By  on December 16, 2005

WASHINGTON — Retail prices for women's apparel rose a seasonally adjusted 1.6 percent in November, but were still 1.5 percent below year-ago levels, according to the Labor Department's Consumer Price Index, released Thursday.

In the broader economy, retreating energy prices led to a 0.6 percent drop in retail prices for all goods and services last month, the sharpest decline since 1949. Excluding energy and food items, a closely watched measure of inflation, prices inched up 0.2 percent.

Carl Steidtmann, chief economist at Deloitte Research, said that, while the overall economy is "pretty strong," there is a slate of issues that might hold back the consumer over the coming months. These include a rise in energy prices, increasing debt levels and changes in credit card laws requiring higher minimum payments.

"Probably the biggest unknown and the one that can have at least the biggest short-term impact is energy prices," he said.

Ken Goldstein, an economist at the Conference Board, agreed consumers could tighten up, especially as they're paying more not only to heat their homes but also to fill their carts at the grocery store.
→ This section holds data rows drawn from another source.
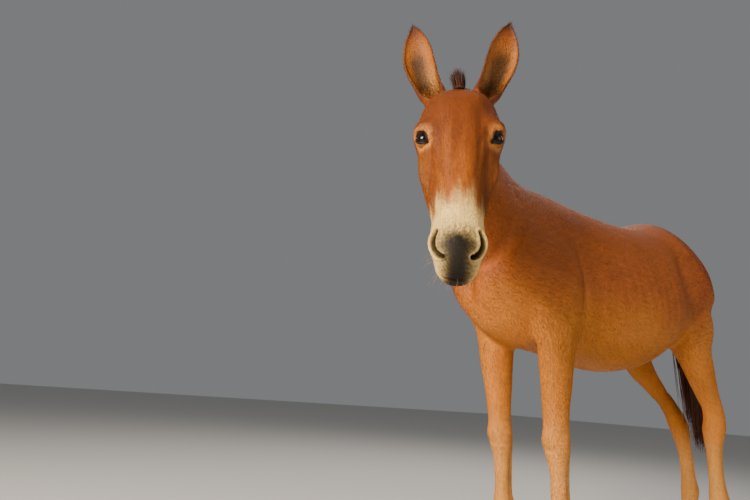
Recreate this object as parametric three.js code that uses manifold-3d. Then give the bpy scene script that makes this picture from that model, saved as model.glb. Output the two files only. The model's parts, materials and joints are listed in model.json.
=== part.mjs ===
// A standing sorrel mule, life size, with its head turned towards its left side.
// Millimetres, +Z up. The mule faces -Y, its left side is +X, and it stands on Z = 0.
import * as THREE from "three";
import { mergeVertices } from "three/addons/utils/BufferGeometryUtils.js";
import Module from "manifold-3d";

const wasm = await Module();
wasm.setup();

// Driving dimensions
const gap = 0.3; // clearance between two nodes that meet
const headYaw = THREE.MathUtils.degToRad(52); // turn of the face to the mule's left
const headPitch = THREE.MathUtils.degToRad(12); // lean of the muzzle out from the vertical
const poll = [388, -738, 1580]; // top of the head between the ears
const eyeRadius = 25;
const eyePlace = [98, -40, 262]; // on the left; across, out of the face, down the face
const earLength = 305;
const earLean = THREE.MathUtils.degToRad(18); // outwards
const earForward = 0.2; // tilt of the ears towards the front
const earTurn = 0.3; // how far each cup faces outwards
const earBase = [70, -78, 68];
const forelockLength = 82;
const forelockLocks = 9;
const tailTipHeight = 430;
const tailLocks = 12;
const foreHoofShift = { left: [4, 4], right: [-12, 10] }; // out to the side, and back
const hindHoofShift = { left: [-8, -38], right: [-38, 146] };

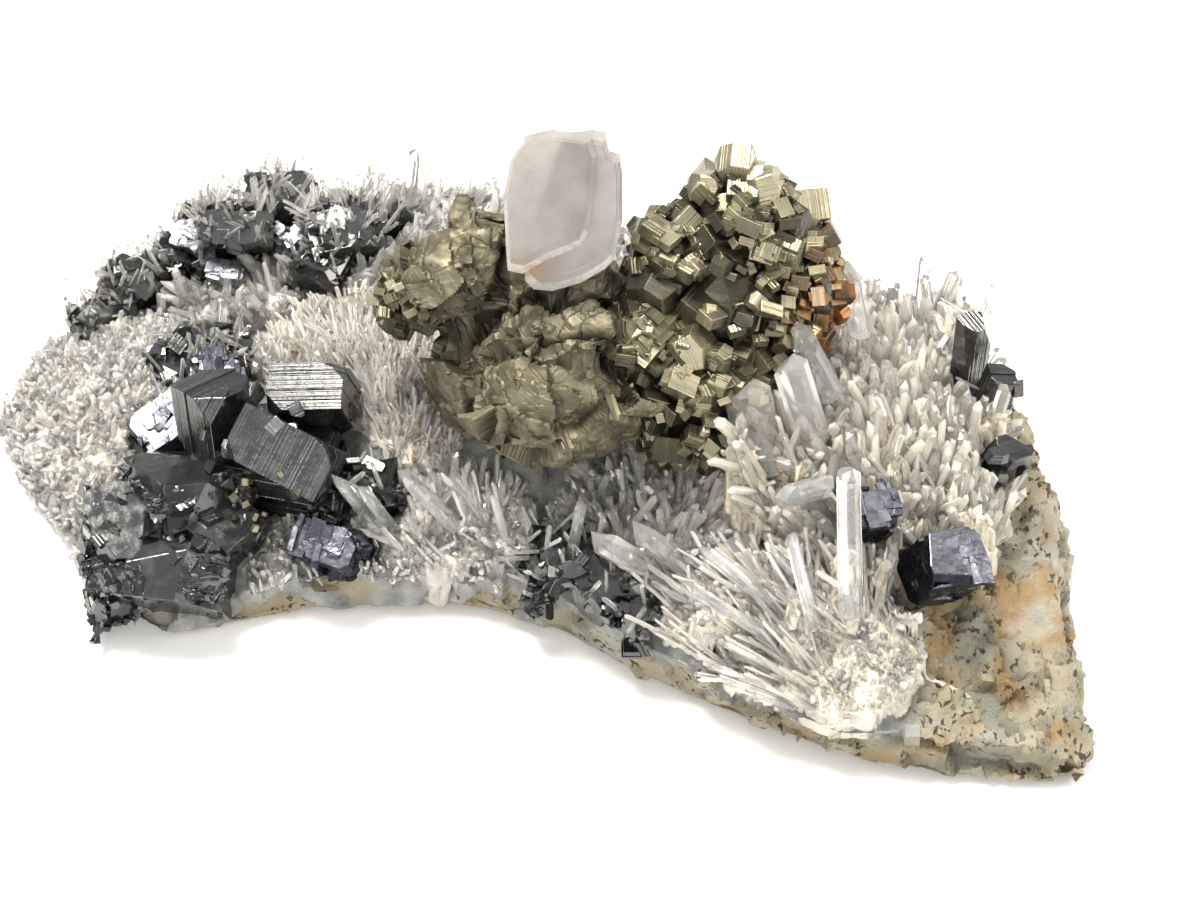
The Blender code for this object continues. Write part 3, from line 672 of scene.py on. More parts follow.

"Don't expect the consumer to be out there spending a whole lot of money in January, February or March on anything but keeping the house warm," said Goldstein. "Don't expect all those women to be running into stores to buy clothing ... it's not going to be that great a season."

Apparel prices have been trending down for some time and are lower in absolute terms than they were a decade ago, said Goldstein.

"It's a bargain to begin with and if you have to discount a bargain, what's that telling you about the market for apparel overall?" he said.

The steepest price decreases within the women's apparel category came in outerwear, which saw a 1.4 percent drop in November and a 3.9 percent decrease against a year ago. Suits and separate prices were on the upswing for the month, rising 2.3 percent, though that level was still 3.1 percent below a year earlier.